▶ GOAL OF THE EXERCISE
Would you quote the material below in full and unchanged?

+++++

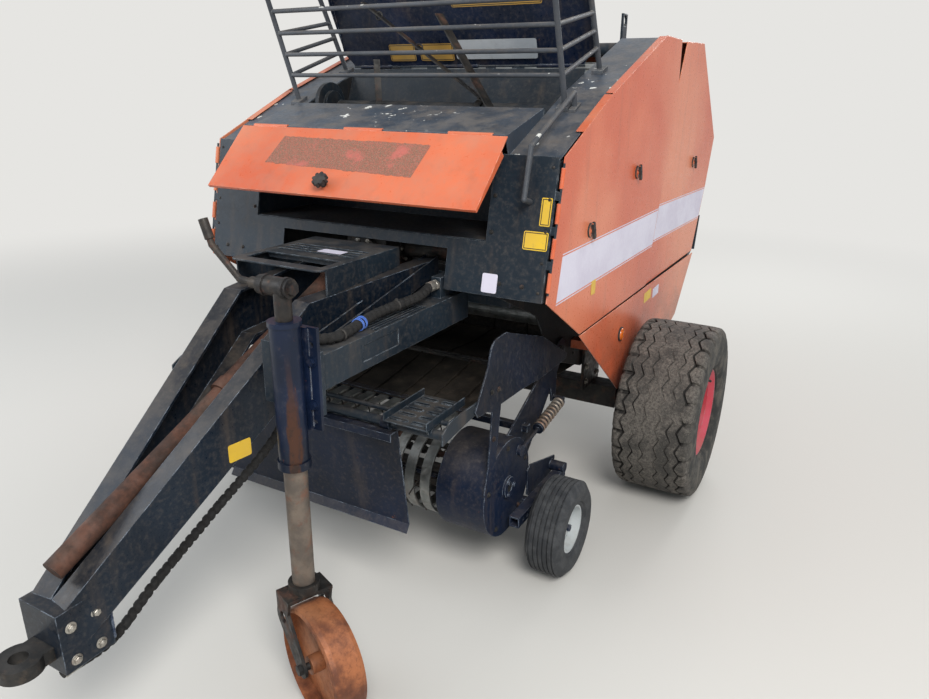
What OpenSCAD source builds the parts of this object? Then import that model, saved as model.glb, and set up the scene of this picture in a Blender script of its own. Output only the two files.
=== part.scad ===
// Round baler for big bales, towed, with a tined pickup and a swing-up tailgate.
// Millimetres. +Z is up, the hitch points to -Y, +X is the machine's left side.
// All pieces are written with y = 0 at the wheel axle and then moved by axle_y.

/* [Overall] */
// Distance from the axle to the front of the hitch eye
hitch_reach = 2750; // [2700:10:2900]
// Distance from the axle to the rearmost point of the tailgate
tail_reach = 1431; // [1420:1:1440]
// Room between a chamber wall and the outside of the side panels
side_room = 208; // [204:1:220]
// Width of the bale chamber between its walls
chamber_w = 1200; // [1180:10:1210]
// Radius of the bale chamber
chamber_r = 600; // [580:5:610]
// Thickness of the chamber walls
wall_t = 6; // [4:1:8]
// Thickness of the sheet metal covers
sheet_t = 4; // [3:0.5:5]

/* [Wheels] */
// Outer radius of the main tyres
tyre_r = 425; // [415:1:430]
// Width of the main tyres
tyre_w = 375; // [340:5:385]
// Gap between the side panels and the main tyres
tyre_gap = 34.5; // [30:0.5:60]
// Height of the tread lugs
lug_h = 20; // [12:1:24]
// Number of tread lugs around one side of a tyre
lug_count = 22; // [18:1:26]
// Radius of the rim under the tyre bead
rim_r = 216; // [205:1:225]
// Radius of the wheel spindle
spindle_r = 30; // [25:1:36]
// Radial running clearance of wheels, pins and shafts
run_gap = 0.05; // [0.03:0.01:0.1]

/* [Pickup] */
// Reach of the pickup past the chamber walls on each side
pickup_overhang = 45; // [42:1:55]
// Width of a closed end drum
drum_w = 217; // [190:1:230]
// Radius of the closed end drums
drum_r = 205; // [190:1:215]
// Distance of the reel centre in front of the axle
reel_reach = 1090; // [1080:1:1100]
// Height of the reel centre
reel_z = 395; // [385:1:410]
// Radius of the stripper bands
band_r = 180; // [170:1:185]
// Width of one stripper band
band_w = 44; // [36:1:50]
// Pitch of the stripper bands
band_pitch = 74; // [66:1:80]
// Radius of the tine tips
tine_r = 240; // [230:1:250]
// Radius of a tine wire
tine_wire_r = 3; // [2.5:0.5:4]
// Number of tine bars on the reel
tine_bars = 4; // [3:1:6]
// Radius of the gauge wheels
gauge_r = 203; // [195:1:208]
// Width of the gauge wheels
gauge_w = 157; // [140:1:165]
// Gap between the pickup's side and a gauge wheel
gauge_gap = 104; // [100:1:120]

/* [Drawbar] */
// Radius of the hole in the hitch eye
eye_r = 25; // [20:0.5:30]
// Height of the hitch eye
eye_z = 470; // [440:5:520]
// Depth of the drawbar arms
arm_depth = 205; // [180:5:230]
// Plate thickness of the drawbar
arm_t = 10; // [8:1:14]

/* [Jack] */
// Distance of the jack from the centre plane
jack_x = 375; // [365:1:390]
// Distance of the jack in front of the axle
jack_reach = 2000; // [1990:1:2030]
// Outer radius of the jack tube
jack_tube_r = 45; // [42:1:50]
// Outer radius of the jack leg
jack_leg_r = 36; // [30:1:38]
// Radius of the jack wheel
jack_wheel_r = 190; // [180:1:195]
// Width of the jack wheel
jack_wheel_w = 110; // [90:1:120]

/* [Tailgate] */
// Distance of the tailgate pivot behind the axle
pivot_y = 455; // [450:1:465]
// Height of the tailgate pivot
pivot_z = 2110; // [2100:1:2120]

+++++

▶ EXERCISE OUTPUT
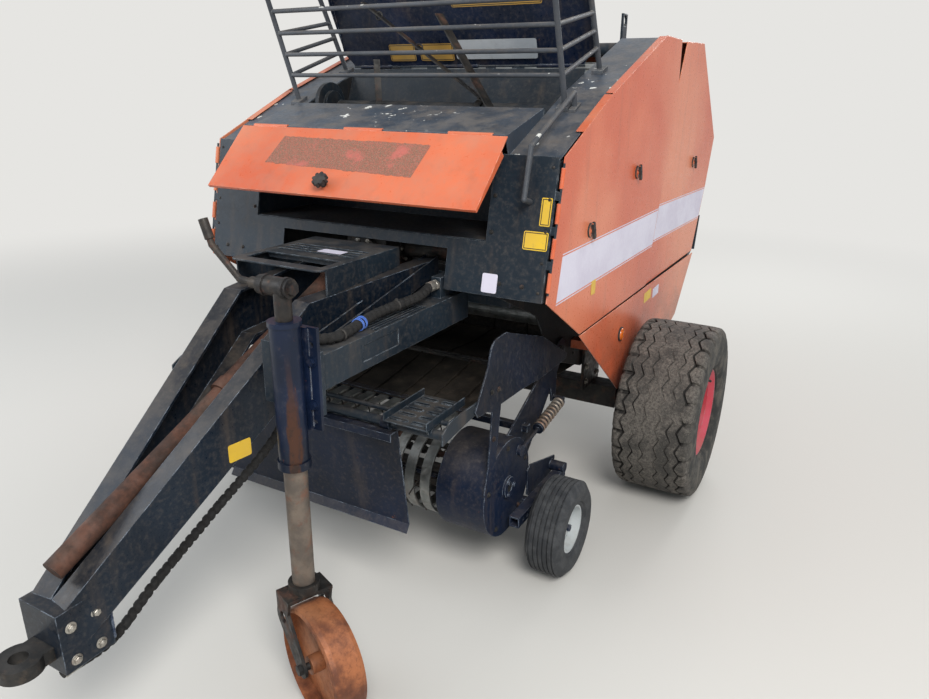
What OpenSCAD source builds the parts of this object? Then import that model, saved as model.glb, and set up the scene of this picture in a Blender script of its own. Output only the two files.
=== part.scad ===
// Round baler for big bales, towed, with a tined pickup and a swing-up tailgate.
// Millimetres. +Z is up, the hitch points to -Y, +X is the machine's left side.
// All pieces are written with y = 0 at the wheel axle and then moved by axle_y.

/* [Overall] */
// Distance from the axle to the front of the hitch eye
hitch_reach = 2750; // [2700:10:2900]
// Distance from the axle to the rearmost point of the tailgate
tail_reach = 1431; // [1420:1:1440]
// Room between a chamber wall and the outside of the side panels
side_room = 208; // [204:1:220]
// Width of the bale chamber between its walls
chamber_w = 1200; // [1180:10:1210]
// Radius of the bale chamber
chamber_r = 600; // [580:5:610]
// Thickness of the chamber walls
wall_t = 6; // [4:1:8]
// Thickness of the sheet metal covers
sheet_t = 4; // [3:0.5:5]

/* [Wheels] */
// Outer radius of the main tyres
tyre_r = 425; // [415:1:430]
// Width of the main tyres
tyre_w = 375; // [340:5:385]
// Gap between the side panels and the main tyres
tyre_gap = 34.5; // [30:0.5:60]
// Height of the tread lugs
lug_h = 20; // [12:1:24]
// Number of tread lugs around one side of a tyre
lug_count = 22; // [18:1:26]
// Radius of the rim under the tyre bead
rim_r = 216; // [205:1:225]
// Radius of the wheel spindle
spindle_r = 30; // [25:1:36]
// Radial running clearance of wheels, pins and shafts
run_gap = 0.05; // [0.03:0.01:0.1]

/* [Pickup] */
// Reach of the pickup past the chamber walls on each side
pickup_overhang = 45; // [42:1:55]
// Width of a closed end drum
drum_w = 217; // [190:1:230]
// Radius of the closed end drums
drum_r = 205; // [190:1:215]
// Distance of the reel centre in front of the axle
reel_reach = 1090; // [1080:1:1100]
// Height of the reel centre
reel_z = 395; // [385:1:410]
// Radius of the stripper bands
band_r = 180; // [170:1:185]
// Width of one stripper band
band_w = 44; // [36:1:50]
// Pitch of the stripper bands
band_pitch = 74; // [66:1:80]
// Radius of the tine tips
tine_r = 240; // [230:1:250]
// Radius of a tine wire
tine_wire_r = 3; // [2.5:0.5:4]
// Number of tine bars on the reel
tine_bars = 4; // [3:1:6]
// Radius of the gauge wheels
gauge_r = 203; // [195:1:208]
// Width of the gauge wheels
gauge_w = 157; // [140:1:165]
// Gap between the pickup's side and a gauge wheel
gauge_gap = 104; // [100:1:120]

/* [Drawbar] */
// Radius of the hole in the hitch eye
eye_r = 25; // [20:0.5:30]
// Height of the hitch eye
eye_z = 470; // [440:5:520]
// Depth of the drawbar arms
arm_depth = 205; // [180:5:230]
// Plate thickness of the drawbar
arm_t = 10; // [8:1:14]

/* [Jack] */
// Distance of the jack from the centre plane
jack_x = 375; // [365:1:390]
// Distance of the jack in front of the axle
jack_reach = 2000; // [1990:1:2030]
// Outer radius of the jack tube
jack_tube_r = 45; // [42:1:50]
// Outer radius of the jack leg
jack_leg_r = 36; // [30:1:38]
// Radius of the jack wheel
jack_wheel_r = 190; // [180:1:195]
// Width of the jack wheel
jack_wheel_w = 110; // [90:1:120]

/* [Tailgate] */
// Distance of the tailgate pivot behind the axle
pivot_y = 455; // [450:1:465]
// Height of the tailgate pivot
pivot_z = 2110; // [2100:1:2120]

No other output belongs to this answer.